>> START

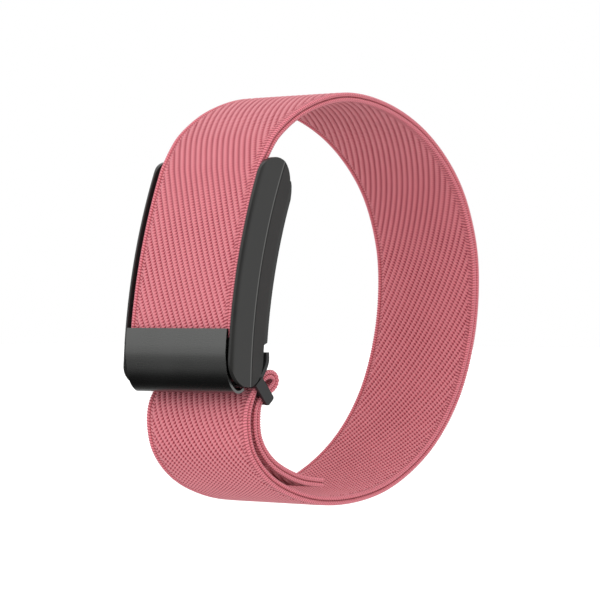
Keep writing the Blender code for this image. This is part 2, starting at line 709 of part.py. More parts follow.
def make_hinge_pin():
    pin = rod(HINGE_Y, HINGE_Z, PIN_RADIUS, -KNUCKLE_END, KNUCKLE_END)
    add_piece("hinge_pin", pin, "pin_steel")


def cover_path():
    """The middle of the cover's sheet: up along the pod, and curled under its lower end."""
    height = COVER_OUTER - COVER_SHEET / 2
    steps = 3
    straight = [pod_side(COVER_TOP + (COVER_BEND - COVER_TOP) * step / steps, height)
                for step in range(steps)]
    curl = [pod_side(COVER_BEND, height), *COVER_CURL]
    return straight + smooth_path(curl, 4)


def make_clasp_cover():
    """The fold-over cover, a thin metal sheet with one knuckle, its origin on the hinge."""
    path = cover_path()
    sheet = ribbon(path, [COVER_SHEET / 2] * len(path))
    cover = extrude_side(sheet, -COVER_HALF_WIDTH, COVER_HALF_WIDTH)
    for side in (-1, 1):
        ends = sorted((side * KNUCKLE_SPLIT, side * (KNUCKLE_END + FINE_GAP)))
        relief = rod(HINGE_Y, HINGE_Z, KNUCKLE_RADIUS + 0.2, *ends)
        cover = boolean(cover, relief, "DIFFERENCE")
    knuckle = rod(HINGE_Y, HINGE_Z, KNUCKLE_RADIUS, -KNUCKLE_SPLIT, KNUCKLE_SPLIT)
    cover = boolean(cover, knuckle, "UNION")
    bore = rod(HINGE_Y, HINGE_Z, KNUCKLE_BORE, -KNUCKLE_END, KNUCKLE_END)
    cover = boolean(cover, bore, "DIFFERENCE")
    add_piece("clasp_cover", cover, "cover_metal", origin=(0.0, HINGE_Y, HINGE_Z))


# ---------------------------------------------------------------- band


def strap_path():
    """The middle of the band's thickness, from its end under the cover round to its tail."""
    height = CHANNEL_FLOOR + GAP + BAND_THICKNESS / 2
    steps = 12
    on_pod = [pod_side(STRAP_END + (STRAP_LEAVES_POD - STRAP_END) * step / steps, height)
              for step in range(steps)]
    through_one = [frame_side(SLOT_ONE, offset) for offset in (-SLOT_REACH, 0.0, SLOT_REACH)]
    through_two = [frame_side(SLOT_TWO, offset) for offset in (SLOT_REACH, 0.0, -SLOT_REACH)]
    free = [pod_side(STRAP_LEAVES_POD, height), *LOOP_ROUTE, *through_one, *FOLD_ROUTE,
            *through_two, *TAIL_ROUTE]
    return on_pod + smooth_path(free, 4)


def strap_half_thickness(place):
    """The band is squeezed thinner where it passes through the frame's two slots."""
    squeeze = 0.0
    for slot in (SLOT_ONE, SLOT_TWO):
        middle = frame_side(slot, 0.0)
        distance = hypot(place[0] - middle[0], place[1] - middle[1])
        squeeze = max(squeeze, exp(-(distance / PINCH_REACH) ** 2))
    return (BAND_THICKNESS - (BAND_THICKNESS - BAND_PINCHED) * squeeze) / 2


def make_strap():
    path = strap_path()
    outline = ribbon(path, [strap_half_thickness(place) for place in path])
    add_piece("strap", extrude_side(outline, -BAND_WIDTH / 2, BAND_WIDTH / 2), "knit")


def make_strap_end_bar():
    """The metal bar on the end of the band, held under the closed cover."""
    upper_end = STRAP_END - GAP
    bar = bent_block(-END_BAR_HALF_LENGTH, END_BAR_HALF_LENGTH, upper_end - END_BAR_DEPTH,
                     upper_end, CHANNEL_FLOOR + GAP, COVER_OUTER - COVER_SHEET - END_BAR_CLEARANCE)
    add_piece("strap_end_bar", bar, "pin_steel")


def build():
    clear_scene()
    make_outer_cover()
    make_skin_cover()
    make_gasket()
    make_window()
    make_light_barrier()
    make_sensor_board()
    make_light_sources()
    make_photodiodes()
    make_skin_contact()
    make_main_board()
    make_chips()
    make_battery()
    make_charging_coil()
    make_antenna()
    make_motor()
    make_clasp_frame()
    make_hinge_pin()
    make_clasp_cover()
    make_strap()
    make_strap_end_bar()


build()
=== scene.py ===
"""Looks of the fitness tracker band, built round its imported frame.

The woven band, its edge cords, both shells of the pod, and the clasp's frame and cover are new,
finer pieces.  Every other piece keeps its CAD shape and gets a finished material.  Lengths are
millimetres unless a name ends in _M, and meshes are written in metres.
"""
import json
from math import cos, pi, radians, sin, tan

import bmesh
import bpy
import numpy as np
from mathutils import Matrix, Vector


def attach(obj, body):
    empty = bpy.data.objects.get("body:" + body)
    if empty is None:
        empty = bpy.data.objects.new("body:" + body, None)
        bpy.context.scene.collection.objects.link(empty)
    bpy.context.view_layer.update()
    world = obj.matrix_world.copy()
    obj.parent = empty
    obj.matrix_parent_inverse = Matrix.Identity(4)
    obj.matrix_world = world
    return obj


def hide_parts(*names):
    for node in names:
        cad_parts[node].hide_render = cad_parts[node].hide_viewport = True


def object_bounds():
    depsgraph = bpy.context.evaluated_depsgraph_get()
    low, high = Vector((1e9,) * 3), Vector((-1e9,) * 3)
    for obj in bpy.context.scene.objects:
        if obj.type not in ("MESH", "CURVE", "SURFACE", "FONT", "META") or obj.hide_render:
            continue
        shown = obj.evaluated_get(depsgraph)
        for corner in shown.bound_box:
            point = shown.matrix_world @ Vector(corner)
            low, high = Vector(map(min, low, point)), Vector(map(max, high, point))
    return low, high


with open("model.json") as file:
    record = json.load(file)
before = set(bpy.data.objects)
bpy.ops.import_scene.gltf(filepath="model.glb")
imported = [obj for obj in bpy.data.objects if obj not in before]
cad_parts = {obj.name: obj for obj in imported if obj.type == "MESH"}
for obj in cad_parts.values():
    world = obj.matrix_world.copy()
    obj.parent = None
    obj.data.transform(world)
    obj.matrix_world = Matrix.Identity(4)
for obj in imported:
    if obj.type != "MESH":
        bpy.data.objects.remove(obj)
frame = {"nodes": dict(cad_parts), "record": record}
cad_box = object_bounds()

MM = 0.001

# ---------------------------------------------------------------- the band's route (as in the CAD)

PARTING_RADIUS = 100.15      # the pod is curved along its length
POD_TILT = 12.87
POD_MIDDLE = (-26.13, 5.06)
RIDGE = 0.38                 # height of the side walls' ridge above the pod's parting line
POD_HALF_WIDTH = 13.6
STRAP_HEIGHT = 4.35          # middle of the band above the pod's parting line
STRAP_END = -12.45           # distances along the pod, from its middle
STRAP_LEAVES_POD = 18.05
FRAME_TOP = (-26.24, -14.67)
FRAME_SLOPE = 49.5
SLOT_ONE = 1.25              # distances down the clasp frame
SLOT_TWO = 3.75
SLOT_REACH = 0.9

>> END

#### PROBLEM TO SOLVE:
Above are the lines; repeat exactly the ones from the line containing "extrude_side(outline, -BAND_WIDTH /" down to the line containing "cad_parts[node].hide_render = cad_parts[node].hide_viewport", both inclusive.

#### THE COMPLETED TASK:
    add_piece("strap", extrude_side(outline, -BAND_WIDTH / 2, BAND_WIDTH / 2), "knit")


def make_strap_end_bar():
    """The metal bar on the end of the band, held under the closed cover."""
    upper_end = STRAP_END - GAP
    bar = bent_block(-END_BAR_HALF_LENGTH, END_BAR_HALF_LENGTH, upper_end - END_BAR_DEPTH,
                     upper_end, CHANNEL_FLOOR + GAP, COVER_OUTER - COVER_SHEET - END_BAR_CLEARANCE)
    add_piece("strap_end_bar", bar, "pin_steel")


def build():
    clear_scene()
    make_outer_cover()
    make_skin_cover()
    make_gasket()
    make_window()
    make_light_barrier()
    make_sensor_board()
    make_light_sources()
    make_photodiodes()
    make_skin_contact()
    make_main_board()
    make_chips()
    make_battery()
    make_charging_coil()
    make_antenna()
    make_motor()
    make_clasp_frame()
    make_hinge_pin()
    make_clasp_cover()
    make_strap()
    make_strap_end_bar()


build()
=== scene.py ===
"""Looks of the fitness tracker band, built round its imported frame.

The woven band, its edge cords, both shells of the pod, and the clasp's frame and cover are new,
finer pieces.  Every other piece keeps its CAD shape and gets a finished material.  Lengths are
millimetres unless a name ends in _M, and meshes are written in metres.
"""
import json
from math import cos, pi, radians, sin, tan

import bmesh
import bpy
import numpy as np
from mathutils import Matrix, Vector


def attach(obj, body):
    empty = bpy.data.objects.get("body:" + body)
    if empty is None:
        empty = bpy.data.objects.new("body:" + body, None)
        bpy.context.scene.collection.objects.link(empty)
    bpy.context.view_layer.update()
    world = obj.matrix_world.copy()
    obj.parent = empty
    obj.matrix_parent_inverse = Matrix.Identity(4)
    obj.matrix_world = world
    return obj


def hide_parts(*names):
    for node in names:
        cad_parts[node].hide_render = cad_parts[node].hide_viewport = True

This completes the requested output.